Environmental & moisture (THB / uHAST / HAST). Combine heat, humidity and bias to drive corrosion and moisture-induced failures, plus the dreaded popcorn crack — trapped moisture flashing to steam during board reflow and splitting the package open.

The frontier: thermal and reliability are the new ceiling

Now zoom out and let every rung of this track click into place. We adopted advanced packaging because plain transistor scaling stopped delivering — once Dennard scaling ended, power per square millimetre kept rising even as logic shrank, and the answer was to spread the system across chiplets and stack memory close in 3D. But that very move concentrates heat into smaller, taller volumes and crams more current through finer joints. We escaped one wall and walked straight into another.

That new wall is thermal-and-reliability co-limiting.
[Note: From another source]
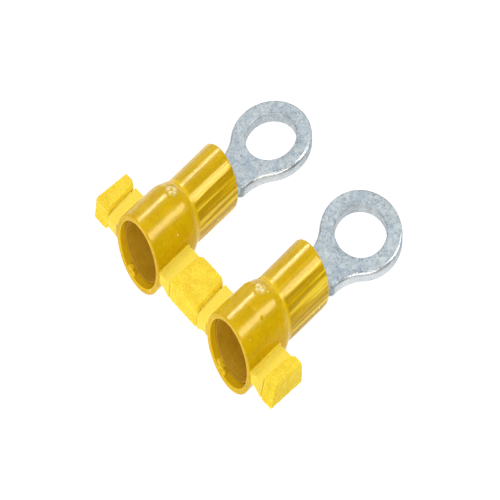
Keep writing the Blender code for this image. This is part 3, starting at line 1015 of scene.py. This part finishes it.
def ring_outline():
    """Outer points of the ring from the tongue's +X edge round to its -X edge."""
    across, start = fillet_centre()
    reach = RING_RADIUS + FILLET
    share = FILLET / reach
    tangent = (across * (1 - share), start + (RING_CENTRE - start) * share)
    right = []
    for index in range(1, 6):
        along = blend(RING_JOIN, tangent[1], index / 6)
        right.append((blank_half(along), along))
    first = math.atan2(tangent[1] - RING_CENTRE, tangent[0])
    for index in range(54):
        angle = blend(first, math.pi / 2, index / 54)
        right.append((RING_RADIUS * math.cos(angle), RING_CENTRE + RING_RADIUS * math.sin(angle)))
    left = [(-x, y) for x, y in reversed(right)]
    return right + [(0.0, RING_CENTRE + RING_RADIUS)] + left


def blank_rows():
    rows = [BARREL_START + index * 0.12 * MM for index in range(49)]
    rows += [blend(rows[-1], FLATTEN_END + 0.2 * MM, index / 22) for index in range(1, 23)]
    rows += [blend(rows[-1], RING_JOIN, index / 5) for index in range(1, 6)]
    return rows


def terminal_blank():
    bm = bmesh.new()
    rows = [[bm.verts.new(point) for point in rolled_row(along)] for along in blank_rows()]
    for near, far in zip(rows, rows[1:]):
        for column in range(COLUMNS):
            bm.faces.new((near[column], near[column + 1], far[column + 1], far[column]))
    level = -TONGUE_DROP - STOCK / 2
    rim = rows[-1] + [bm.verts.new((x, y, level)) for x, y in ring_outline()]
    rings = [rim]
    first = math.atan2(rim[0].co.y - RING_CENTRE, rim[0].co.x)
    for share in (0.5, 1.0):
        inner = []
        for index, outer in enumerate(rim):
            angle = first + 2 * math.pi * index / len(rim)
            out = Vector((math.cos(angle), math.sin(angle), 0.0)) * HOLE_RADIUS
            on_hole = Vector((0.0, RING_CENTRE, level)) + out
            inner.append(bm.verts.new(outer.co.lerp(on_hole, share)))
        rings.append(inner)
    for near, far in zip(rings, rings[1:]):
        for index in range(len(near)):
            after = (index + 1) % len(near)
            bm.faces.new((near[index], near[after], far[after], far[index]))
    bmesh.ops.recalc_face_normals(bm, faces=bm.faces)
    mesh = bpy.data.meshes.new("blank")
    bm.to_mesh(mesh)
    bm.free()
    return mesh


def weigh_edges(mesh):
    """Let the punched top edge roll over fully, and every other corner a third as much."""
    bm = bmesh.new()
    bm.from_mesh(mesh)
    weights = bm.edges.layers.float.new("bevel_weight_edge")
    top = -TONGUE_DROP - STOCK * 0.25
    for edge in bm.edges:
        if len(edge.link_faces) != 2 or edge.calc_face_angle() < math.radians(50):
            continue
        centre = (edge.verts[0].co + edge.verts[1].co) / 2
        from_hole = math.hypot(centre.x, centre.y - RING_CENTRE)
        rolls = centre.y > FLATTEN_END and centre.z > top and from_hole > HOLE_RADIUS + 0.1 * MM
        edge[weights] = 1.0 if rolls else 0.33
    bm.to_mesh(mesh)
    bm.free()


def burnish_and_highlight_edges(mesh):
    """Mark the tongue's corners and sheared walls for brightening, partly burnished wear and partly painted
    highlight on the corners and painted reflection on the walls, strongest on faces turned to -Y where the
    front lights fall.
    """
    normals = [Vector(item.vector) for item in mesh.vertex_normals]
    values = []
    for vertex, normal in zip(mesh.vertices, normals):
        level = abs(normal.z)
        # corners get the full painted highlight, walls half as painted reflection, flat faces none
        bright = 0.0 if level > 0.955 else 1.0 if level > 0.30 else 0.5
        from_hole = math.hypot(vertex.co.x, vertex.co.y - RING_CENTRE)
        if from_hole < HOLE_RADIUS + EDGE_ROLL:
            bright *= 0.35
        else:
            bright *= blend(0.2, 1.0, smooth_step(-normal.y, -0.35, 0.20))
        values.append(bright if vertex.co.y > FLATTEN_END else 0.0)
    mesh.attributes.new("burnish_and_highlight", "FLOAT", "POINT").data.foreach_set("value", values)


def add_terminal(side, serrations, material):
    """The rolled sheet at its stock thickness, serrated inside, with stamped edges."""
    holder = holder_of(terminal_blank())
    thick = holder.modifiers.new("stock", "SOLIDIFY")
    thick.thickness = STOCK
    thick.offset = 0.0
    thick.use_even_offset = True
    mesh = settled(holder)
    closed_outward(mesh)
    values = {
        "First Groove": 8.6 * MM, "Groove Step": 0.96 * MM, "Grooves": 4.0, "Groove Depth": 0.12 * MM,
        "Inside Radius": BARREL_MEAN - STOCK / 2 + 0.02 * MM, "Finish": material,
    }
    mesh = grown_mesh(mesh, serrations, values)
    weigh_edges(mesh)
    holder = holder_of(mesh)
    edge = holder.modifiers.new("stamped edge", "BEVEL")
    edge.width = EDGE_ROLL
    edge.segments = 5
    edge.limit_method = "WEIGHT"
    flats = holder.modifiers.new("flats", "WEIGHTED_NORMAL")
    flats.weight = 100
    mesh = settled(holder)
    burnish_and_highlight_edges(mesh)
    mesh.transform(Matrix.Rotation(ROLL[side], 4, "Y"))
    node = "ring_terminal_" + side
    add_piece("stamped_terminal_" + side, mesh, sleeve_frame(side), node, material)


# Camera, lights and floor

VIEW_AZIMUTH = math.radians(46.227)
VIEW_ELEVATION = math.radians(43.435)
VIEW_TILT = math.radians(0.216)
STRETCH = 1.479
VIEW_DISTANCE = 577.87 * MM
FOCAL_WIDTHS = 8.91769            # focal length in widths of the film
FRAME_SHIFT = (-0.000438, -0.022456)
AIM_BACK = 12.0 * MM              # from the mouths, between the two sleeves

LIGHTS = {
    # name: direction, distance, size, energy, turn about its own axis in degrees
    "back_left": ((-0.57, 0.50, 0.65), 0.40, (0.05, 0.05), 0.30, 0.0),
    "back_right": ((0.33, 0.50, 0.80), 0.40, (0.11, 0.11), 0.74, 0.0),
    "front_low": ((0.05, -0.93, 0.36), 0.50, (0.30, 0.20), 0.78, 0.0),
    "camera_side": ((0.43, -0.46, 0.69), 0.50, (0.30, 0.05), 0.42, 45.0),
}
WORLD_LIGHT = 0.53
SHADED_SIDE = (0.80, 0.50, 0.33)  # the world is darker towards it


def add_camera(aim):
    """A camera whose film leans back, so that the picture is taller than the plain view."""
    back = Vector((
        math.sin(VIEW_AZIMUTH) * math.cos(VIEW_ELEVATION),
        -math.cos(VIEW_AZIMUTH) * math.cos(VIEW_ELEVATION),
        math.sin(VIEW_ELEVATION),
    ))
    level = Vector((math.cos(VIEW_AZIMUTH), math.sin(VIEW_AZIMUTH), 0.0))
    upright = back.cross(level)
    right = level * math.cos(VIEW_TILT) + upright * math.sin(VIEW_TILT)
    up = upright * math.cos(VIEW_TILT) - level * math.sin(VIEW_TILT)
    lean = math.acos(1 / STRETCH)
    grow = (math.cos(VIEW_ELEVATION) + math.tan(lean) * math.sin(VIEW_ELEVATION)) / math.cos(VIEW_ELEVATION)
    film_up = up * math.cos(lean) + back * math.sin(lean)
    place = aim + back * VIEW_DISTANCE * grow
    pose = Matrix.Identity(4)
    for row in range(3):
        pose[row][0] = right[row]
        pose[row][1] = film_up[row]
        pose[row][2] = back[row]
        pose[row][3] = place[row]
    data = bpy.data.cameras.new("camera")
    camera = bpy.data.objects.new("camera", data)
    stand = bpy.data.objects.new("camera_stand", None)
    for item in (camera, stand):
        bpy.context.scene.collection.objects.link(item)
    camera.parent = stand
    camera.matrix_parent_inverse = pose
    data.sensor_width = 36.0
    data.lens = FOCAL_WIDTHS * grow * data.sensor_width
    data.shift_x, data.shift_y = FRAME_SHIFT
    data.clip_start = 0.01
    data.clip_end = 10.0
    bpy.context.scene.camera = camera


def add_light(name):
    """A soft light that faces the object from a direction, turned about its own axis."""
    direction, distance, size, energy, turn = LIGHTS[name]
    data = bpy.data.lights.new(name, "AREA")
    data.shape = "RECTANGLE"
    data.size, data.size_y = size
    data.energy = energy
    lamp = bpy.data.objects.new(name, data)
    bpy.context.scene.collection.objects.link(lamp)
    away = Vector(direction).normalized()
    lamp.location = away * distance
    lamp.rotation_mode = "QUATERNION"
    lamp.rotation_quaternion = away.to_track_quat("Z", "Y") @ Quaternion((0.0, 0.0, 1.0), math.radians(turn))


def add_floor():
    """A wide pale floor under the object."""
    bm = bmesh.new()
    bmesh.ops.create_grid(bm, x_segments=2, y_segments=2, size=2.5)
    mesh = bpy.data.meshes.new("floor")
    bm.to_mesh(mesh)
    bm.free()
    floor = bpy.data.objects.new("floor", mesh)
    bpy.context.scene.collection.objects.link(floor)
    finish = Finish("pale_floor")
    grain = finish.cloud(finish.place, 3.0 * MM, 3.0)
    pale = finish.mix(grain, rgb(120, 120, 120), rgb(132, 132, 132))
    mesh.materials.append(finish.surface(
        Base_Color=pale, Roughness=0.9, Specular_IOR_Level=0.1,
        Emission_Color=(1.0, 1.0, 1.0, 1.0), Emission_Strength=0.95,
    ))


def light_world():
    world = bpy.data.worlds.new("studio")
    world.use_nodes = True
    bpy.context.scene.world = world
    tree = Tree(world.node_tree)
    world.node_tree.nodes.clear()
    seen = tree.node("ShaderNodeLightPath", output="Is Camera Ray")
    way = tree.node("ShaderNodeTexCoord", output="Generated")
    side = tree.node("ShaderNodeVectorMath", {"operation": "DOT_PRODUCT"}, {0: way, 1: SHADED_SIDE}, "Value")
    light = WORLD_LIGHT * (1.0 - tree.rise(side, 0.1, 0.95) * 0.8)
    strength = light + seen * (1.0 - light)
    back = tree.node("ShaderNodeBackground", None, {"Color": (1.0, 1.0, 1.0, 1.0), "Strength": strength})
    out = tree.node("ShaderNodeOutputWorld")
    tree.tree.links.new(back.socket, out.inputs["Surface"])


def main():
    vinyl = sleeve_vinyl()
    grained = link_vinyl()
    tin = tin_plate()
    brass = grip_brass()
    turned = turned_tree()
    serrations = serration_tree()
    for side in SIDES:
        add_sleeve(side, turned, vinyl)
        add_grip_sleeve(side, turned, brass)
        add_terminal(side, serrations, tin)
    for node in BLOCKS:
        add_block(node, grained)
    left, right = sleeve_frame("left"), sleeve_frame("right")
    add_camera((left + right) / 2 + Vector((0.0, AIM_BACK, 0.0)))
    add_floor()
    light_world()
    for name in LIGHTS:
        add_light(name)
    bpy.context.scene.view_settings.view_transform = "Standard"


main()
You could stack four logic dies high — the bonding exists, hybrid bonding gives you the pitch — but you cannot cool the third one or guarantee its bumps survive the current. The honest constraint on a 2026-era design is no longer ‘how many transistors fit,’ it's ‘how many watts can we get out, and will the joints last ten years at that current density.’ Thermal sets how tall you can stack; electromigration sets how much current each tiny joint can carry; fatigue sets how many cycles before the corners crack. These three now decide the architecture *before* the first transistor is placed.

So the field is racing on the cooling and reliability front as hard as on the transistor front: microfluidic channels etched *into* the silicon to pump coolant millimetres from the hot spot; backside power delivery to unclog the PDN and shorten the current's path; new low-CTE substrate materials to relax the fatigue; and physics-based EM and thermal sign-off built into the design-for-manufacturability flow so a corner-ball failure is caught in simulation, not in a customer's car. The mastery view of this whole track is simple to say and hard to do: making a chip work is now the easy half — making it survive is the frontier.